Cafe and museum plan for old Isle of Wight underground train
- Published
Two former London Underground train carriages that ran on the Isle of Wight could become a cafe and museum.
The carriages, originally built in 1938, were replaced by refurbished London Underground trains earlier this year, as part of a £26m upgrade of the Island Line services.
Retailer Holliers Park has submitted plans to convert the carriages for its site at Branstone.
They had run on the Island Line for more than 30 years.
Under the plans, internal features of the cars, including furniture, brass plates, bolts and rivets would be retained and restored as much as possible, according to the Local Democracy Reporting Service.

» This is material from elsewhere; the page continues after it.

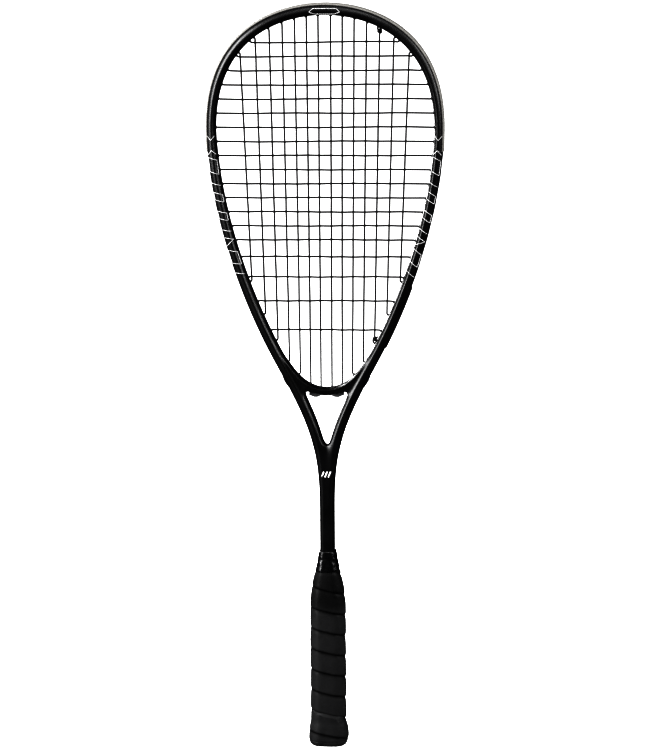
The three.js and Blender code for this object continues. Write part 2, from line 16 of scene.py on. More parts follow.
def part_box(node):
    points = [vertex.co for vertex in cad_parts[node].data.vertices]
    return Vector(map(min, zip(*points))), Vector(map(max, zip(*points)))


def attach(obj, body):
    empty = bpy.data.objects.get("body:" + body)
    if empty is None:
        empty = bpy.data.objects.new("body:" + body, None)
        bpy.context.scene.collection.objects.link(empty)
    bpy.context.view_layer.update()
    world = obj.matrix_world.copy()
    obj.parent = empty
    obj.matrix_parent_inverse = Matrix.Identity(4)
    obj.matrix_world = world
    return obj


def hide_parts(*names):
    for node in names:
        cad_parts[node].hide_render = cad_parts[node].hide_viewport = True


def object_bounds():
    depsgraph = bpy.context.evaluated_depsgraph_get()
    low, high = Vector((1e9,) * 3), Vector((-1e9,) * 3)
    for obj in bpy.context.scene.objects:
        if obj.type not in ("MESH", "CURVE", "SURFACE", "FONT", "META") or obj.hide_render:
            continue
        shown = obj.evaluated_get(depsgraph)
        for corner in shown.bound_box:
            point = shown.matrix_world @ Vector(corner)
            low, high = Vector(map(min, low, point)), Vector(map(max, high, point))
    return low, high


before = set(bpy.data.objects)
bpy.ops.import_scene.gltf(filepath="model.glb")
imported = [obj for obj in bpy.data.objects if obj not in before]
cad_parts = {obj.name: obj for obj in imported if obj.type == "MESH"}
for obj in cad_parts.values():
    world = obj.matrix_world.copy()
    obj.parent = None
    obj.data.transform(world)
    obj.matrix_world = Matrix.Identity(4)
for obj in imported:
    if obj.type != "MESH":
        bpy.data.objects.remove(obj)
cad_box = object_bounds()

scene = bpy.context.scene

# ---- Camera -------------------------------------------------------------------------------------
# A long lens three metres away, a little above the racket and to its right, aimed at its middle.
# The racket leans by a third of a degree in the view.

view_distance = 3.0
view_azimuth = math.radians(6)
view_elevation = math.radians(8)
view_lean = math.radians(-0.38)
view_lens = 157.3

lowest, highest = (Vector(corner) for corner in cad_box)
middle = (lowest + highest) / 2
away = Vector((
    math.sin(view_azimuth) * math.cos(view_elevation),
    -math.cos(view_azimuth) * math.cos(view_elevation),
    math.sin(view_elevation),
))
aim_shift = Vector((-0.0014, 0, 0.0034))
aim = middle + aim_shift
camera_data = bpy.data.cameras.new("view")
camera_data.lens = view_lens
camera_data.clip_end = 500
camera = bpy.data.objects.new("view", camera_data)
scene.collection.objects.link(camera)
turn = away.to_track_quat("Z", "Y").to_matrix().to_4x4()
lean = Matrix.Rotation(view_lean, 4, "Z")
camera.matrix_world = Matrix.Translation(aim + away * view_distance) @ turn @ lean
scene.camera = camera

# ---- Studio floor -------------------------------------------------------------------------------
# A wide sheet of white paper under the racket. It glows a little, so that it stays white far away.


def finish(name, colour, roughness, **sockets):
    """A Principled material. Further sockets are constants, named with _ for a space."""
    material = bpy.data.materials.new(name)
    material.use_nodes = True
    shader = material.node_tree.nodes["Principled BSDF"]
    shader.inputs["Base Color"].default_value = (*colour, 1)
    shader.inputs["Roughness"].default_value = roughness
    for socket, value in sockets.items():
        shader.inputs[socket.replace("_", " ")].default_value = value
    return material


floor_half = 150.0
floor_mesh = bpy.data.meshes.new("studio_floor")
floor_corners = [(-1, -1), (1, -1), (1, 1), (-1, 1)]
floor_mesh.from_pydata([(x * floor_half, y * floor_half, 0) for x, y in floor_corners], [], [(0, 1, 2, 3)])
floor = bpy.data.objects.new("studio_floor", floor_mesh)
scene.collection.objects.link(floor)
paper = finish("studio_paper", (0.9, 0.9, 0.9), 0.9, Specular_IOR_Level=0.0,
               Emission_Color=(1, 1, 1, 1), Emission_Strength=0.95)
floor_mesh.materials.append(paper)
floor.visible_glossy = False

# ---- Studio light -------------------------------------------------------------------------------
# Two tall soft boxes draw the highlight lines along the frame's ridges, a top light lifts the grip,
# and one more lights the back. Only the boxes show in the lacquer, so that the black stays black.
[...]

The cars, which are sitting on rails and sleepers at Branstone, have been stripped of their external paint and would be repainted in the original London Transport red colour.
In a planning statement Holliers Park said it would create a 24-seat cafe along with a small museum about the island's transport heritage.
The new owners said the aim was to "preserve and re-use" the Island Line cars which first ran on the island in 1989.
"This scheme represents an interesting and unique opportunity to re-use these decommissioned Island Line train cars," it said.
"Retaining their historic interest for members of the public, as well as repurposing the train cars for uses associated with the existing tourism offers."
The trains formerly operated on the Island Line railway between Ryde Pier Head and Shanklin, serving Smallbrook Junction, Brading, Sandown and Lake stations.
They transported about 1.5 million passengers in a normal year.